Quel magnifique texte ! C’est exactement celui-là que je cherchais à écrire. Mais n’en étais pas capable ce matin ni demain sans doute. Et la trouvaille de la répétition de Tu entends. Merci, Jean-Luc.
Merci Anne (il n’est jamais trop tard pour dire merci). Je trouve que les lanceurs de texte (tu m’entends) révèlent de belles découvertes.
Anne a tout dit. Le texte en adéquation parfaite avec la consigne. Bravo et merci.
Merci Khedidja. Pour une fois que je réponds à la consigne…
oui chaque paragraphe est une évidence, une sensibilité … et puis » j’essayais de percevoir ce que disait l’eau, le vent et les pierres. C’était comme un silence qui se voilait la face »
Comment décrire le silence derrière un bruit ? Merci de ton passage Brigitte.
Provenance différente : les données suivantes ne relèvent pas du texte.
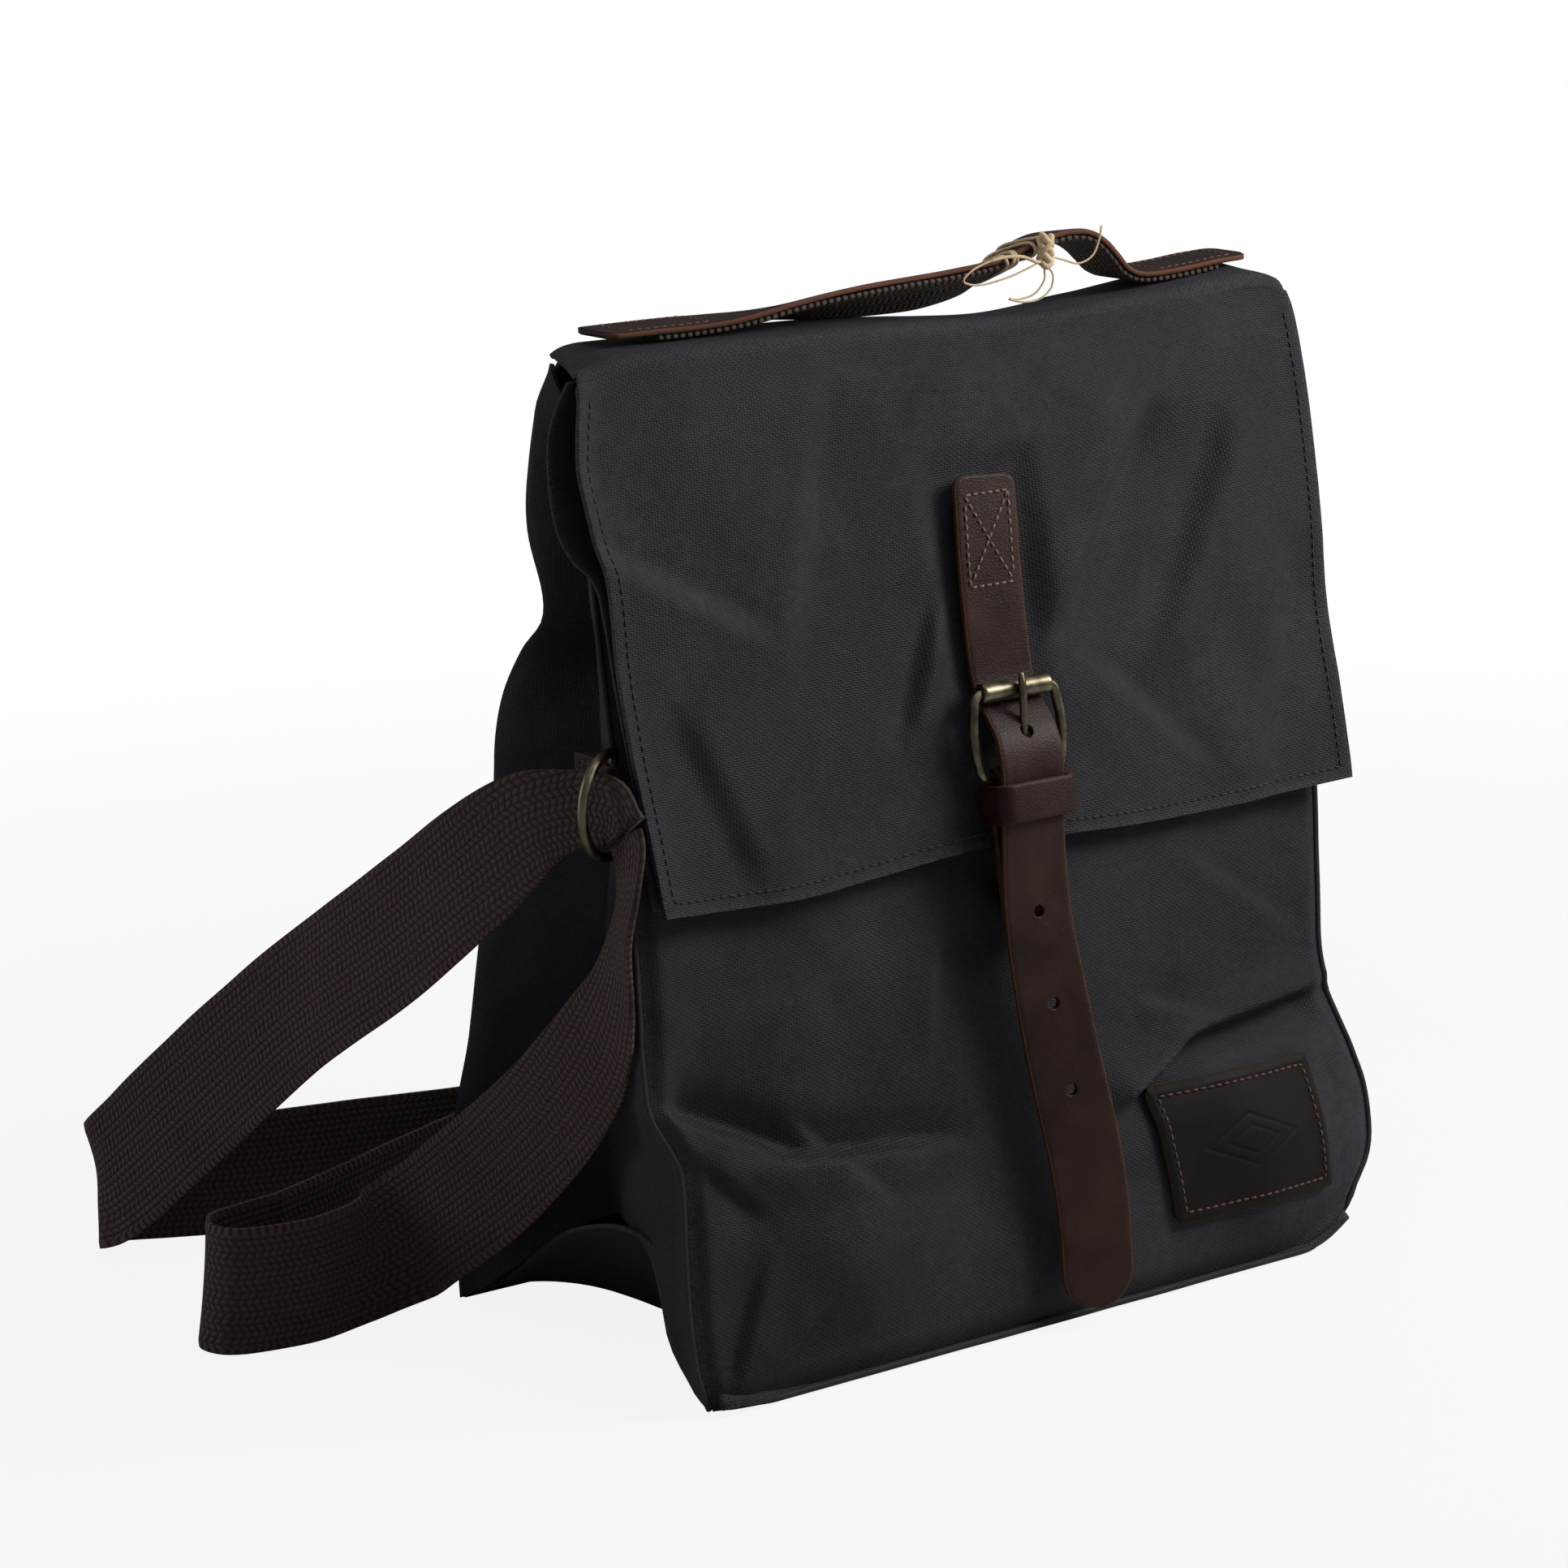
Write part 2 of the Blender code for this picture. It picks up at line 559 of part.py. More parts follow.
UP = (0, 0, 1)
LOOP_LINE = [
    ((-0.0560, 0.1500, EDGE_Z), UP, 1.0),
    ((-0.0800, 0.1455, EDGE_Z), UP, 1.0),
    ((-0.1250, 0.1280, EDGE_Z), UP, 1.0),
    ((-0.1750, 0.1080, EDGE_Z), UP, 1.0),
    ((-0.2100, 0.0965, EDGE_Z), UP, 1.0),
    ((-0.2300, 0.0940, EDGE_Z), UP, 1.0),
    ((-0.2390, 0.0905, EDGE_Z), UP, 1.0),
    ((-0.2415, 0.0840, EDGE_Z), UP, 1.0),
    ((-0.2390, 0.0760, EDGE_Z), UP, 1.0),
    ((-0.2300, 0.0710, EDGE_Z), UP, 1.0),
    ((-0.2080, 0.0690, EDGE_Z), UP, 1.0),
    ((-0.1860, 0.0730, 0.0235), UP, 1.0),
    ((-0.1700, 0.0680, 0.0310), (0.1, 0.1, 1), 1.0),
    ((-0.1610, 0.0400, 0.0540), (-0.2, 0.2, 1), 1.0),
    ((-0.1590, 0.0180, 0.0720), (-0.4, 0.5, 1), 0.95),
    ((-0.1580, -0.0030, 0.0905), (-0.5, 0.8, 0.8), 0.88),
    ((-0.1575, -0.0240, 0.1130), (-0.4, 1.0, 0.6), 0.78),
    ((-0.1570, -0.0400, 0.1370), (-0.2, 1.0, 0.4), 0.68),
    ((-0.1572, -0.0470, 0.1620), (-0.1, 1.0, 0.1), 0.60),
    ((-0.1570, -0.0500, 0.1790), (0, 1.0, 0.3), 0.54),
    ((-0.1566, -0.0490, 0.1920), (0, 0.8, 1.0), 0.53),
    ((-0.1564, -0.0425, 0.1990), (0, 0.2, 1.0), 0.53),
    ((-0.1577, -0.0350, 0.2000), UP, 0.53),
    ((-0.1608, -0.0275, 0.1995), UP, 0.55),
    ((-0.1700, -0.0120, 0.1930), UP, 0.75),
    ((-0.1790, 0.0100, 0.1740), (0.1, -0.3, 1), 0.92),
    ((-0.1880, 0.0480, 0.1440), (0.1, -0.4, 1), 1.0),
    ((-0.1985, 0.0970, 0.1090), (0.1, -0.4, 1), 1.0),
    ((-0.2090, 0.1440, 0.0700), (0, -0.3, 1), 1.0),
    ((-0.2160, 0.1740, 0.0440), (0, -0.2, 1), 1.0),
    ((-0.2200, 0.1920, 0.0290), (0, -0.05, 1), 1.0),
    ((-0.2190, 0.2010, 0.0240), UP, 1.0),
    ((-0.2120, 0.2040, EDGE_Z), UP, 1.0),
    ((-0.1950, 0.1960, EDGE_Z), UP, 1.0),
    ((-0.1650, 0.1820, EDGE_Z), UP, 1.0),
    ((-0.1280, 0.1720, EDGE_Z), UP, 1.0),
    ((-0.0900, 0.1610, EDGE_Z), UP, 1.0),
    ((-0.0560, 0.1560, EDGE_Z), UP, 1.0),
    ((-0.0300, 0.1560, EDGE_Z), UP, 1.0),
    ((0.0300, 0.1560, EDGE_Z), UP, 1.0),
    ((0.0900, 0.1540, EDGE_Z), UP, 1.0),
    ((0.1350, 0.1440, EDGE_Z), UP, 1.0),
    ((0.1620, 0.1200, 0.0240), UP, 1.0),
    ((0.1720, 0.0850, 0.0340), (0, 0.1, 1), 1.0),
    ((0.1730, 0.0600, 0.0640), (0, 0.5, 1), 1.0),
    ((0.1730, 0.0370, 0.1020), (0, 0.8, 1), 0.98),
    ((0.1730, 0.0180, 0.1370), (0, 0.8, 1), 0.92),
    ((0.1725, 0.0050, 0.1620), (0, 0.6, 1), 0.85),
    ((0.1650, -0.0010, 0.1830), (0, 0.3, 1), 0.74),
    ((0.1570, -0.0085, 0.1950), (0, 0.1, 1), 0.62),
    ((0.1520, -0.0180, 0.1990), UP, 0.54),
    ((0.1561, -0.0248, 0.2000), UP, 0.53),
    ((0.1612, -0.0284, 0.1995), UP, 0.53),
]


def build_shoulder_strap():
    """One webbing strap: sewn at the slider, through the left ring and back, on to the right ring."""
    stations = [(centre, across, WEBBING * share) for centre, across, share in LOOP_LINE]
    split = 37
    loop = ribbon("shoulder_strap_loop", stations[:split + 1], WEBBING_THICKNESS)
    add("shoulder_strap_loop", loop, WEB)
    rest = stations[split:]
    first = rest[0]
    start = Vector(first[0]) + Vector((0.0006, 0, 0))
    rest = [(tuple(start), first[1], first[2]), *rest[1:]]
    main = ribbon("shoulder_strap_main", rest, WEBBING_THICKNESS)
    add("shoulder_strap_main", main, WEB)


def build_slider():
    """A three-bar slider on the part of the strap that lies behind the bag."""
    half_z = 0.0262
    outer = round_rectangle(0.0125, half_z, 0.0030, 3)
    left = [(x - 0.0061, y) for x, y in round_rectangle(0.0036, half_z - 0.0026, 0.0014, 2)]
    right = [(x + 0.0061, y) for x, y in round_rectangle(0.0036, half_z - 0.0026, 0.0014, 2)]
    at = Matrix.Translation((-0.0350, 0.1530, half_z + 0.0004)) @ Matrix.Rotation(math.pi / 2, 4, "X")
    plate("strap_slider", [outer, left, right], 0.0024, BRASS, at)


def main():
    build_body()
    gusset("gusset_left", -1)
    gusset("gusset_right", 1)
    build_seams()
    build_flap()
    build_closure_strap()
    build_strap_stitching()
    build_buckle()
    build_prong()
    build_chape()
    build_keeper()
    build_snap()
    build_label()
    build_handle()
    build_twine()
    build_ring("ring_left", -1)
    build_ring("ring_right", 1)
    build_ring_tab("ring_tab_left", -1)
    build_ring_tab("ring_tab_right", 1)
    build_shoulder_strap()
    build_slider()


main()
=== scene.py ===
"""Waxed-canvas messenger bag: cloth, leather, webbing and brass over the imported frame."""

import math

import bmesh
import bpy
import numpy as np
from mathutils import Matrix, Vector, noise


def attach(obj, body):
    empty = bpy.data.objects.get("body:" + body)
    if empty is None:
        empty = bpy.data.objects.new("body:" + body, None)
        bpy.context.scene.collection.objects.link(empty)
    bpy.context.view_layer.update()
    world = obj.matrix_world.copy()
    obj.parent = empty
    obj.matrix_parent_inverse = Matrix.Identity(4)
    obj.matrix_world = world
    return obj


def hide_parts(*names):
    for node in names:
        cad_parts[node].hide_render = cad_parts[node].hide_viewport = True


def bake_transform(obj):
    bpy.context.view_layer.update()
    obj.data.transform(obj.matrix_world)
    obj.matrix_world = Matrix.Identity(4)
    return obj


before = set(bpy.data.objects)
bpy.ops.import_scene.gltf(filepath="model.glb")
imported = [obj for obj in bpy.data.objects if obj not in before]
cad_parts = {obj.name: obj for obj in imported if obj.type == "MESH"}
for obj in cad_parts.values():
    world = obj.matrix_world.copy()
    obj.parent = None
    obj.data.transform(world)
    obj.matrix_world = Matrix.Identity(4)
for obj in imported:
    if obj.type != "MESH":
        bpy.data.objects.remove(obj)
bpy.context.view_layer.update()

LEAN = math.radians(10)
SIN, COS = math.sin(LEAN), math.cos(LEAN)
BASE_Y = -0.075
OUT = Vector((0, -COS, SIN))
RISE = Vector((0, SIN, COS))


# ---------------------------------------------------------------- shaping helpers


def front(u, v, n):
    """A point on the leaning front: u across, v up the slope, n out of it."""
    return Vector((u, BASE_Y + SIN * v - COS * n, COS * v + SIN * n))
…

Je viens de lire Transfert d’intimité et je suis sous le charme de ces objets de peu de valeur étalés sur les tables de ce vide-grenier avec en contrepoint la vie des disparus familiers auxquels ils ont appartenus.
La dernière phrase tome comme un couperet, ne laissant aucune chance à personne.
J’ai souvent cette sensation dans un vide-grenier. L’intimité est étalée et elle a perdu de sa saveur. Ou plutôt, elle prend une autre saveur. Ici, celle d’une limonade. Merci Michèle de t’être arrêtée.